Estate litigation arises when a conflict about any aspect of an estate occurs and the courts must step in to resolve the conflict. There are several conflicts that can arise within an estate that would require litigation, such as:
- Contesting the validity of a Last Will and Testament;
- Contesting whether a Trustee is properly performing their duties;
- Objecting to the manner in which a personal representative has handled/dispersed assets of the estate
These are just a few examples of the many issues that can arise in an estate and all would require an attorney with sufficient knowledge of the estate planning process and probate. Contesting the validity of a Last Will and Testament can include mistakes in execution, undue influence when signing the will, or lack of testamentary capacity. A mistake in execution means that the will was not executed within the requirements of Florida Statute §732.502, which set forth specific requirements in creating a valid will.
Undue influence is the over-persuasion, coercion, duress, force, or fraudulent contrivances to such a degree that there is destruction of the free agency and will power of the one making the will. Undue influence claims challenge whether the person creating their Last Will and Testament did so without being coerced by either a family member, friend, or an outside party. In probate litigation, undue influence can be proven by circumstantial evidence. For example, your long-lost brother, Bill, who your family hasn’t heard from in 10 years all of a sudden shows up at your mother’s house for a week. A few months later your mother dies and you realize that she recently signed a will that gave all of her assets to Bill. This is a situation where undue influence has likely occurred.
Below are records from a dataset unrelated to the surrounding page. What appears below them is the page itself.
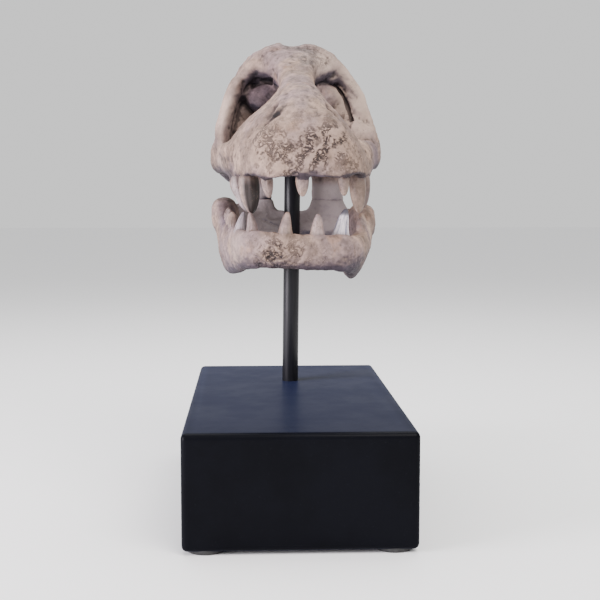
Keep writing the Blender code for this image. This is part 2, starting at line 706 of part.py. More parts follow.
def part_skull(parts, cutters, bone, high_hole):
    """The upper skull, fused whole and then parted by thin gaps."""
    shapes = [(build, skull_place) for build in (snout_shapes, cranium_shapes, cheek_shapes, upper_teeth)]
    upper = fused("upper_skull", [*shapes, (plate_shapes, plate_place)], cutters)
    for cutter in (
        pocket("nostrils", (0.0160, 0.0190, 0.2240), (0.0026, 0.0090, 0.0030), (-0.45, 0.65, 0.6), cutters),
        pocket("nose_hollows", (0.0150, 0.0705, 0.2180), (0.0105, 0.0110, 0.0120), (0, 1, 0), cutters),
        pocket("nerve_hole", (0.0, 0.1850, 0.2400), (0.0052, 0.0090, 0.0052), (0, 1, 0), cutters, both=False),
    ):
        cut_out(upper, cutter, "DIFFERENCE")
    clean = upper.modifiers.new("clean", "REMESH")
    clean.mode = "VOXEL"
    clean.voxel_size = VOXEL
    whole = evaluated_copy(upper, "upper_whole", cutters)
    whole.hide_render = True

    gap = FIT_GAP / 2
    cut_y = SNOUT_Y + SNOUT_CUT
    rooms = {
        "snout": box("snout_room", (-ROOM, -ROOM, 0.0), (ROOM, cut_y - gap, ROOM), cutters),
        "cranium": box("cranium_room", (-ROOM, cut_y + gap, PLATE_CUT_Z + gap), (ROOM, ROOM, ROOM), cutters),
    }
    taken = []
    for name, side in (("cheek_left", -1), ("cheek_right", 1)):
        rooms[name] = prism(f"{name}_room", cheek_outline(side, -gap), 0.0, CHEEK_CUT_Z - gap, cutters)
        outline = cheek_outline(side, gap)
        taken.append(prism(f"{name}_taken", outline, 0.0, CHEEK_CUT_Z + gap, cutters))
    for name, room in rooms.items():
        cutting = evaluated_copy(whole, f"{name}_whole", cutters)
        cutting.hide_render = True
        cut_out(cutting, room, "INTERSECT")
        if name == "cranium":
            for cutter in taken:
                cut_out(cutting, cutter, "DIFFERENCE")
        node = evaluated_copy(cutting, name, parts)
        thin_to(node, FACES[name])
        if name == "cranium":
            cut_out(node, high_hole, "DIFFERENCE")
        finish_part(node, bone)


def part_jaw(parts, cutters, bone):
    """The lower jaw, parted at the midline."""
    shapes = ((jaw_shapes, jaw_place), (lower_teeth, jaw_place), (plate_shapes, plate_place))
    lower = fused("lower_jaw", shapes, cutters)
    whole = evaluated_copy(lower, "jaw_whole", cutters)
    whole.hide_render = True
    gap = FIT_GAP / 2
    above = box("above_plates", (-0.036, 0.045, PLATE_CUT_Z - gap), (0.040, 0.070, ROOM), cutters)
    for name, side in (("jaw_left", -1), ("jaw_right", 1)):
        low_x, high_x = sorted((JAW_X + side * gap, side * ROOM))
        room = box(f"{name}_room", (low_x, -ROOM, -ROOM), (high_x, ROOM, ROOM), cutters)
        cutting = evaluated_copy(whole, f"{name}_whole", cutters)
        cutting.hide_render = True
        cut_out(cutting, room, "INTERSECT")
        cut_out(cutting, above, "DIFFERENCE")
        node = evaluated_copy(cutting, name, parts)
        thin_to(node, FACES[name])
        finish_part(node, bone)


def main():
    parts, cutters = start_scene()
    bone = material("cast_bone", (0.44, 0.36, 0.31), 0.75)
    high_hole = make_stand(parts, cutters)
    part_skull(parts, cutters, bone, high_hole)
    part_jaw(parts, cutters, bone)


main()
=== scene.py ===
import math

import bpy
import numpy as np
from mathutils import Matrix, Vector, noise
from mathutils.bvhtree import BVHTree


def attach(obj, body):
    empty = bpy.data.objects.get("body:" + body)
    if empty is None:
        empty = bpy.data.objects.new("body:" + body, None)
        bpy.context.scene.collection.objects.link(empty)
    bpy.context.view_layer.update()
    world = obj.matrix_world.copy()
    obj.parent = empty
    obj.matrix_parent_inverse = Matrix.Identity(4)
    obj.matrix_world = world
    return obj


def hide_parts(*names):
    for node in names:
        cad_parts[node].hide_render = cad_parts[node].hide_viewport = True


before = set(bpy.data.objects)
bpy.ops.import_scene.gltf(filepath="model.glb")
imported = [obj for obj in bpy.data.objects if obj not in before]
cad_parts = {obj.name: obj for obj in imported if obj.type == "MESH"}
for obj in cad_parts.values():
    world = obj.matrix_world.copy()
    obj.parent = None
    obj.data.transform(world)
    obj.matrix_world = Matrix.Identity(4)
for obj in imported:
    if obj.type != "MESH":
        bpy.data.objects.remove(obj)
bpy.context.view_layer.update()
print("frame loaded:", len(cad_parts), "solids")


# small tools shared by all pieces
def clearSelection():
    if bpy.context.object and bpy.context.object.mode != "OBJECT":
        bpy.ops.object.mode_set(mode="OBJECT")
    bpy.ops.object.select_all(action="DESELECT")


def takeUp(piece):
    clearSelection()
    piece.select_set(True)
    bpy.context.view_layer.objects.active = piece


def applyModifier(piece, kind, **settings):
    takeUp(piece)
    bpy.ops.object.modifier_add(type=kind)
    added = piece.modifiers[-1]
    for key, value in settings.items():
        setattr(added, key, value)
    bpy.ops.object.modifier_apply(modifier=added.name)


def joinPieces(pieces, name):
    clearSelection()
    for piece in pieces:
        piece.select_set(True)
    bpy.context.view_layer.objects.active = pieces[0]
    bpy.ops.object.join()
    pieces[0].name = name
    return pieces[0]


def settle(piece):
    takeUp(piece)
    bpy.ops.object.transform_apply(location=True, rotation=True, scale=True)


def fixNormals(piece):
    takeUp(piece)
    bpy.ops.object.mode_set(mode="EDIT")
    bpy.ops.mesh.select_all(action="SELECT")
    bpy.ops.mesh.remove_doubles(threshold=0.00002)
    bpy.ops.mesh.normals_make_consistent(inside=False)
    bpy.ops.object.mode_set(mode="OBJECT")


def readPoints(piece):
    points = np.empty(len(piece.data.vertices) * 3)
    piece.data.vertices.foreach_get("co", points)
    return points.reshape(-1, 3)


def writePoints(piece, points):
    piece.data.vertices.foreach_set("co", points.ravel())
    piece.data.update()


def readNormals(piece):
    normals = np.empty(len(piece.data.vertices) * 3)
    piece.data.vertices.foreach_get("normal", normals)
    return normals.reshape(-1, 3)


def ramp(values, low, high):
    t = np.clip((values - low) / (high - low), 0.0, 1.0)
    return t * t * (3.0 - 2.0 * t)


def storeValue(piece, name, values):
    layer = piece.data.attributes.new(name, "FLOAT", "POINT")
    layer.data.foreach_set("value", np.clip(values, 0.0, 1.0).astype(np.float32))


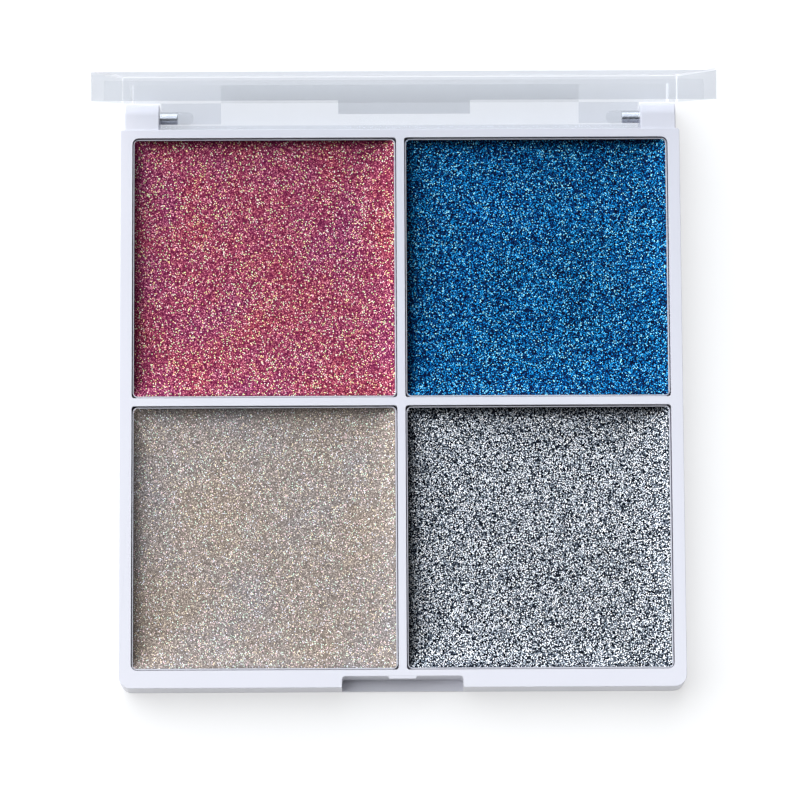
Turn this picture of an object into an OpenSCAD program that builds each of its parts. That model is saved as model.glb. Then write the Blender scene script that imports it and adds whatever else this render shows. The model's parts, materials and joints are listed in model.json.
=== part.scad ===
// Square four-pan eyeshadow palette with a clear hinged lid.
// The origin is the centre of the tray's underside, the hinge is at +Y and the thumb recess at -Y.
// The lid is drawn standing open and turns about the two steel pins.

/* [Tray] */
// Width of the tray from side to side
base_w = 80; // [60:0.5:110]
// Depth of the tray from front to back, without the hinge lugs
base_d = 80.3; // [60:0.1:110]
// Height of the tray
base_h = 6; // [5.4:0.1:9]
// Thickness of the floor under the wells
base_floor = 1.5; // [1:0.1:1.8]
// Width of the rim beside the wells, left and right
rim_side = 1.65; // [1.2:0.05:3]
// Width of the rim behind the wells
rim_rear = 1.15; // [0.8:0.05:3]
// Width of the rim in front of the wells, which the thumb recess cuts into
rim_front = 2.45; // [2:0.05:4]
// Thickness of the walls between the wells
divider = 1; // [0.8:0.05:2]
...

Lack of Testamentary Capacity means that at the time the Will was executed, the person creating the Will did not have the mental capacity to understand basic terms of the Will, such as how the Will distributes the assets, the family members or friends that would be receiving the property, and the nature of the assets being distributed. A lack of testamentary capacity most commonly occurs in the elderly with mental health issues such as dementia or Alzheimer’s. The standard for “testamentary capacity” is for the person executing the will to understand the nature and extent of their assets as well as the people named to receive them. The Golden Rule for someone who is suspected of lacking mental capacity to execute a will is to ensure that an examination is performed by a medical professional on the testator before they make their will. Medical evidence will be highly convincing if probate litigation arises involving the dispute of testamentary capacity. It is also extremely helpful to have your attorney make their own legal assessment and keep contemporaneous notes regarding your wishes to support any potential contests later. This is one of the biggest values in having an attorney guide you through your estate plan as opposed to downloading a form online and completing it yourself. The latter is much easier to overturn.
Although Will contests are the most common type of probate litigation, other types of estate litigation can involve the breach of fiduciary duties, elective share litigation, will construction, determination of heirs, removal of fiduciary, or a surcharge action.